Midland States Bancorp, Inc. (MSBI) reported first‑quarter 2026 results that turned a $5.1 million loss in the fourth quarter of 2025 into a $16.2 million net income, or $0.74 per diluted share, for the three months ended March 31 2026. Total revenue was $79.5 million, driven by $57.4 million in net interest income and $22.1 million in non‑interest income. The company’s earnings beat consensus estimates of $0.60 per share and revenue expectations of $75.5 million, delivering a $0.14 EPS beat (23.3%) and a $4.0 million revenue beat (5.3%).
The earnings beat was largely a result of gains from the sale of residential and commercial servicing portfolios, which generated $2.1 million in proceeds, and a reduction in one‑time charges that had weighed on prior periods. The company also benefited from a 17‑basis‑point increase in its net interest margin (NIM) to 3.91% from 3.74% in Q4 2025, driven by a 14‑basis‑point drop in deposit costs to 1.81% and a modest rise in loan yields. These margin improvements helped offset the $1.7 million loss on investment securities and the $1.7 million loss on limited partnership investments that were recorded in the quarter.

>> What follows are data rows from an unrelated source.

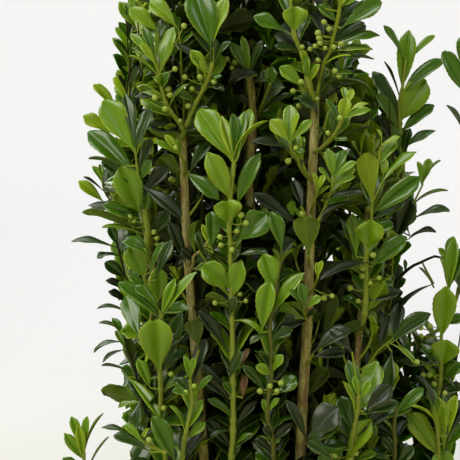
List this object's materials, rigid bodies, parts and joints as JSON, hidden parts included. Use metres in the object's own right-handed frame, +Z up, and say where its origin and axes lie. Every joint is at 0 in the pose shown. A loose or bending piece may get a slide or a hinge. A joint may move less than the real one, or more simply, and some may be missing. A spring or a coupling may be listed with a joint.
{
  "type": "upright japanese holly shrub",
  "caption": "Narrow upright evergreen shrub: a short trunk rooted in level ground forks into slim stems that carry masses of small glossy leaves with a few green berries.",
  "frame": {"origin": "centre of the flat cut under the trunk, at ground level", "axes": "+Z straight up the plant, -Y towards the side that the picture shows, +X to its right"},
  "size_m": [0.2509, 0.2417, 0.8517],
  "materials": {
    "bark": "rough grey-brown bark, greener on the younger stems",
    "leaf": "glossy dark to yellow-green leaves"
  },
  "bodies": {
    "root": {"trunk": "bark", "stem_centre": "bark", "stem_front": "bark", "stem_front_left": "bark", "stem_right": "bark", "stem_back_right": "bark", "stem_back": "bark", "stem_back_left": "bark", "stem_left": "bark", "stem_front_right": "bark", "foliage_centre_low": "leaf", "foliage_centre_middle": "leaf", "foliage_centre_high": "leaf", "foliage_centre_top": "leaf", "foliage_front_low": "leaf", "foliage_front_middle": "leaf", "foliage_front_high": "leaf", "foliage_front_top": "leaf", "foliage_front_left_low": "leaf", "foliage_front_left_middle": "leaf", "foliage_front_left_high": "leaf", "foliage_front_left_top": "leaf", "foliage_right_low": "leaf", "foliage_right_middle": "leaf", "foliage_right_high": "leaf", "foliage_right_top": "leaf", "foliage_back_right_low": "leaf", "foliage_back_right_middle": "leaf", "foliage_back_right_high": "leaf", "foliage_back_right_top": "leaf", "foliage_back_low": "leaf", "foliage_back_middle": "leaf", "foliage_back_high": "leaf", "foliage_back_top": "leaf", "foliage_back_left_low": "leaf", "foliage_back_left_middle": "leaf", "foliage_back_left_high": "leaf", "foliage_back_left_top": "leaf", "foliage_left_low": "leaf", "foliage_left_middle": "leaf", "foliage_left_high": "leaf", "foliage_left_top": "leaf", "foliage_front_right_low": "leaf", "foliage_front_right_middle": "leaf", "foliage_front_right_high": "leaf", "foliage_front_right_top": "leaf"}
  },
  "joints": []
}
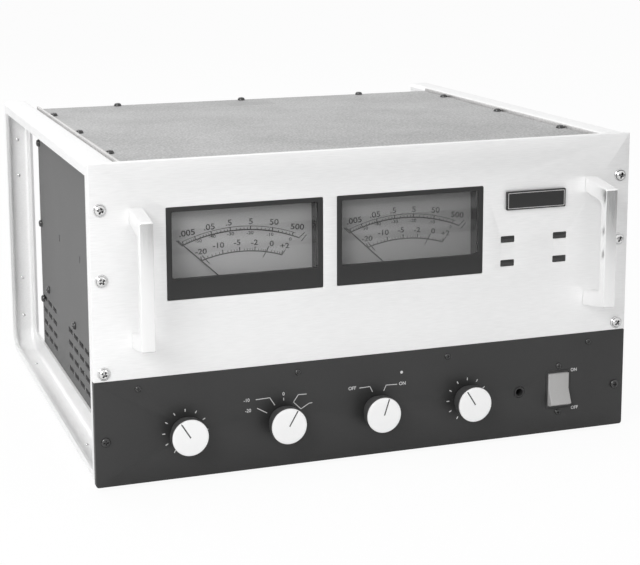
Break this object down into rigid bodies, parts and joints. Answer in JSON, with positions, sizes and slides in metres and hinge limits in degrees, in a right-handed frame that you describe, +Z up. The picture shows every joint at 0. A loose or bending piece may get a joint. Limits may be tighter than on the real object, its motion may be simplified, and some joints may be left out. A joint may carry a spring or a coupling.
{
  "type": "stereo power amplifier",
  "caption": "Rack-mount power amplifier with needle meters, turning knobs, a rocker switch, front handles, side frames and a perforated chassis.",
  "frame": {"origin": "centre of the bounding box, at the level that the feet rest on", "axes": "+X to the right of someone who faces the front panel, +Y from the front panel to the back, +Z up"},
  "size_m": [0.4826, 0.4678, 0.2699],
  "materials": {
    "silver_plate": "brushed, clear anodised",
    "black_plate": "satin black",
    "bright_aluminium": "satin anodised",
    "knob_aluminium": "spun face, satin",
    "dark_sheet": "matt dark grey",
    "cover_sheet": "fine textured grey",
    "zinc_sheet": "zinc plated",
    "black_plastic": "satin black",
    "dial_card": "printed matt",
    "clear_glass": "polished",
    "rocker_plastic": "satin light grey",
    "lamp_lens": "dark translucent",
    "transformer_paint": "black enamel over a laminated core",
    "capacitor_sleeve": "shrink sleeve over a can",
    "board_laminate": "green solder mask",
    "needle_metal": "painted black",
    "rubber": "matt"
  },
  "bodies": {
    "chassis": {"upper_front_panel": "silver_plate", "lower_front_panel": "black_plate", "left_heat_sink": "black_plate", "right_heat_sink": "black_plate", "left_handle": "bright_aluminium", "right_handle": "bright_aluminium", "left_side_frame": "bright_aluminium", "right_side_frame": "bright_aluminium", "left_side_panel": "dark_sheet", "right_side_panel": "dark_sheet", "rear_panel": "dark_sheet", "top_cover": "cover_sheet", "front_chassis_plate": "zinc_sheet", "bottom_plate": "zinc_sheet", "input_jack_plate": "zinc_sheet", "left_meter_movement": "zinc_sheet", "right_meter_movement": "zinc_sheet", "left_gain_potentiometer": "zinc_sheet", "right_gain_potentiometer": "zinc_sheet", "meter_range_rotary_switch": "zinc_sheet", "speakers_rotary_switch": "zinc_sheet", "name_plate": "black_plastic", "left_meter_housing": "black_plastic", "right_meter_housing": "black_plastic", "headphone_jack": "black_plastic", "power_switch_body": "black_plastic", "fan_frame": "black_plastic", "speaker_terminals": "black_plastic", "mains_gland": "black_plastic", "fuse_holder": "black_plastic", "left_meter_dial": "dial_card", "right_meter_dial": "dial_card", "left_meter_lens": "clear_glass", "right_meter_lens": "clear_glass", "left_limit_lens": "lamp_lens", "left_normal_lens": "lamp_lens", "right_limit_lens": "lamp_lens", "right_normal_lens": "lamp_lens", "power_transformer": "transformer_paint", "left_output_transformer": "transformer_paint", "right_output_transformer": "transformer_paint", "left_filter_capacitor": "capacitor_sleeve", "right_filter_capacitor": "capacitor_sleeve", "circuit_board": "board_laminate", "front_left_foot": "rubber", "front_right_foot": "rubber", "rear_left_foot": "rubber", "rear_right_foot": "rubber"},
    "left_gain": {"left_gain_knob": "knob_aluminium", "left_gain_shaft": "zinc_sheet"},
    "meter_range": {"meter_range_knob": "knob_aluminium", "meter_range_shaft": "zinc_sheet"},
    "speakers": {"speakers_knob": "knob_aluminium", "speakers_shaft": "zinc_sheet"},
    "right_gain": {"right_gain_knob": "knob_aluminium", "right_gain_shaft": "zinc_sheet"},
    "power_rocker": {"power_rocker": "rocker_plastic"},
    "left_needle": {"left_needle": "needle_metal"},
    "right_needle": {"right_needle": "needle_metal"},
    "fan_rotor": {"fan_rotor": "black_plastic"}
  },
  "joints": [
    {"name": "left_gain_turn", "type": "hinge", "parent": "chassis", "child": "left_gain", "pos_m": [-0.1661, -0.2149, 0.0435], "axis": [0, 1, 0], "range_deg": [-118, 182]},
    {"name": "meter_range_turn", "type": "hinge", "parent": "chassis", "child": "meter_range", "pos_m": [-0.0816, -0.2149, 0.0435], "axis": [0, 1, 0], "range_deg": [-90, 30]},
    {"name": "speakers_turn", "type": "hinge", "parent": "chassis", "child": "speakers", "pos_m": [0.0029, -0.2149, 0.0435], "axis": [0, 1, 0], "range_deg": [-36, 0]},
    {"name": "right_gain_turn", "type": "hinge", "parent": "chassis", "child": "right_gain", "pos_m": [0.0874, -0.2149, 0.0435], "axis": [0, 1, 0], "range_deg": [-118, 182]},
    {"name": "power_rock", "type": "hinge", "parent": "chassis", "child": "power_rocker", "pos_m": [0.1761, -0.196, 0.0431], "axis": [1, 0, 0], "range_deg": [0, 24.1]},
    {"name": "left_needle_swing", "type": "hinge", "parent": "chassis", "child": "left_needle", "pos_m": [-0.11225, -0.1857, 0.1545], "axis": [0, 1, 0], "range_deg": [0, 95], "stiffness_Nm_per_rad": 0.0002},
    {"name": "right_needle_swing", "type": "hinge", "parent": "chassis", "child": "right_needle", "pos_m": [0.0336, -0.1857, 0.1545], "axis": [0, 1, 0], "range_deg": [0, 95], "stiffness_Nm_per_rad": 0.0002},
    {"name": "fan_spin", "type": "hinge", "parent": "chassis", "child": "fan_rotor", "pos_m": [0, 0.1471, 0.194], "axis": [0, 1, 0], "continuous": true}
  ]
}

Total loans declined by $13.4 million to $4.34 billion, but the Community Bank loan portfolio grew by $68.8 million, an 8.3% annualized increase, reflecting the company’s focus on core lending. Non‑interest income of $22.1 million comprised $2.1 million in gains from servicing portfolio sales, offset by the aforementioned losses. Credit enhancement income fell to $3.4 million from $6.6 million in Q4 2025, while wealth‑management revenue remained stable at $8.2 million.
CEO Jeffrey G. Ludwig highlighted the company’s return to normalized profitability and credit quality improvements, noting that non‑performing assets were trending toward the 0.75% target. He also emphasized the strengthening capital position, with the common equity tier 1 ratio rising to 9.98% and approaching the 10% target. During the quarter, the company repurchased $7.8 million of common stock and continued to invest in its core businesses, with Community Bank growth identified as a key priority and non‑core portfolios run off as planned.
Investors reacted cautiously to the results. While the earnings beat and margin expansion were positive, concerns about the high dividend payout ratio (126.73%) and the absence of new guidance tempered enthusiasm. Analysts had consensus estimates of $0.60 EPS and $75.5 million revenue, and the company’s performance largely met those expectations, but the muted market reaction underscores the need for sustained performance and clearer forward guidance.